When you first define a function, it only has one method (the one you just defined).

julia> function somefunc(x)
           println("Fallback method!")
       end
somefunc (generic function with 1 method)

But in julia, the same function name can refer to many methods, with different argument types, and even different numbers of arguments.

julia> function somefunc(x::Number)
           println("Number method!!")
       end
somefunc (generic function with 2 methods)

julia> function somefunc(x::AbstractString)
           println("AbstractString method!!")
       end
somefunc (generic function with 3 methods)

julia> function somefunc(x,y)
           println("Two argument method!!")
       end
somefunc (generic function with 4 methods)

julia> somefunc(2.3)
Number method!!

julia> somefunc("woo!")
AbstractString method!!

julia> somefunc([])
Fallback method!

julia> somefunc(1.0, "hey!")
Two argument method!!

One can even define a method that calls another method of the same function! For example, we can write a complement() function that works on Char:

julia> function complement(base::Char)
           base = uppercase(base)
           comps = Dict('A' => 'T',
                        'C' => 'G',
                        'G' => 'C',
                        'T' => 'A',
                        'N' => 'N')
           return comps[base]
       end
complement (generic function with 1 method)

And then another function that works on Strings, that maps the complement(::Char) method onto the String.

julia> function complement(seq::AbstractString)
           map(complement, seq)
       end
complement (generic function with 2 methods)

julia> complement("ATTGC")
"TAACG"

This works because map on a String applies the function to each element of the String, which are Chars.

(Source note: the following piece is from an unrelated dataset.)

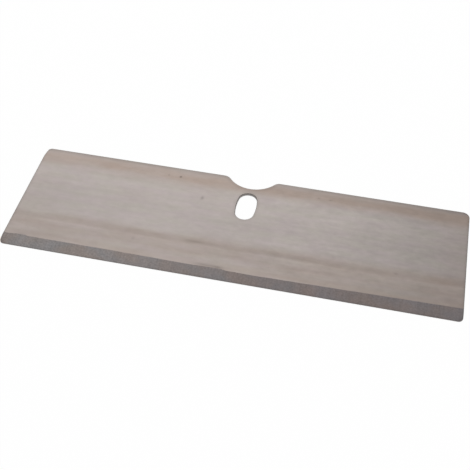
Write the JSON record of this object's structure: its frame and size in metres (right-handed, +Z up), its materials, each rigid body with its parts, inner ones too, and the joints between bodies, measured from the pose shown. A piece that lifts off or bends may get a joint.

Some functions have a ton of methods - you can see them using the methods() function:

julia> methods(complement)
# 2 methods for generic function "complement":
[1] complement(base::Char) in Main at REPL[5]:2
[2] complement(seq::AbstractString) in Main at REPL[3]:2
"Checking Question"

How many methods does + have?

Writing your own types

Sometimes, the best way to to solve a problem is to make a new type. For example, when you parsed FASTA files in Assignments 7 and 8, you were keeping headers and sequences separate - this could lead to problems trying to keep them in sync later when you try to work with them.

Further, most of you solved that assignment by keeping a bunch of extra vectors around that stored intermediate sequences, and had to deal with special-casing the first and last sequence. That works, but it's a lot to keep track of.

Compare that approach to the following:

mutable struct FastaRecord
    header
    sequence
end

# these are "accessor" functions - they're not strictly necessary
function header(fr::FastaRecord)
    return fr.header
end

function sequence(fr::FastaRecord)
    return fr.sequence
end

## Note: Simple functions like those above can be written with shortened syntax:
# header(fr::FastaRecord) = fr.header
# sequence(fr::FastaRecord) = fr.sequence

# sequence! updates the sequence field
function sequence!(fr::FastaRecord, seq::AbstractString)
    fr.sequence = seq
end

function parse_fasta(path)
    records = FastaRecord[]
    for line in eachline(path)
        if startswith(line, '>')
            # if the line is a header, we push! a new record with an empty sequence to the `records` vector
            header = line[2:end]
            push!(records, FastaRecord(header, ""))
        else
            # otherwise, we add the line onto the end of the sequence
            record = records[end]
            newseq = sequence(record) * line
            sequence!(record, newseq)
        end
    end
    return records
end
julia> ex1 = parse_fasta("/Users/ksb/repos/courses/assignment07/data/ex1.fasta")
2-element Array{FastaRecord,1}:
 FastaRecord("ex1.1 | easy", "AATTATAGC")
 FastaRecord("ex1.2 | multiline", "CGCCCCCCAGTCGGATT")

We can also write functions like length and gc_content that work on our FastaRecord type.

Base.length(fr::FastaRecord) = length(sequence(fr))

# assuming you've already written `gc_content()` that works on `String`s
gc_content(fr::FastaRecord) = gc_content(sequence(fr))
"Checking Question"

If multiple methods work for a particular function call, how does julia decide which one to use?

Eg, if I write

julia> function foo(x::Number, y::Number)
           println("first method")
       end
foo (generic function with 1 method)

julia> function foo(x::Float64, y::Number)
           println("second method")
       end
foo (generic function with 2 methods)

julia> function foo(x::Float64, y::Float64)
           println("third method")
       end
foo (generic function with 3 methods)

Which method is called when I run foo(1.0, 1)? What about foo(42, 1.0)? Try to answer the question before running the code, then check to see if you're right.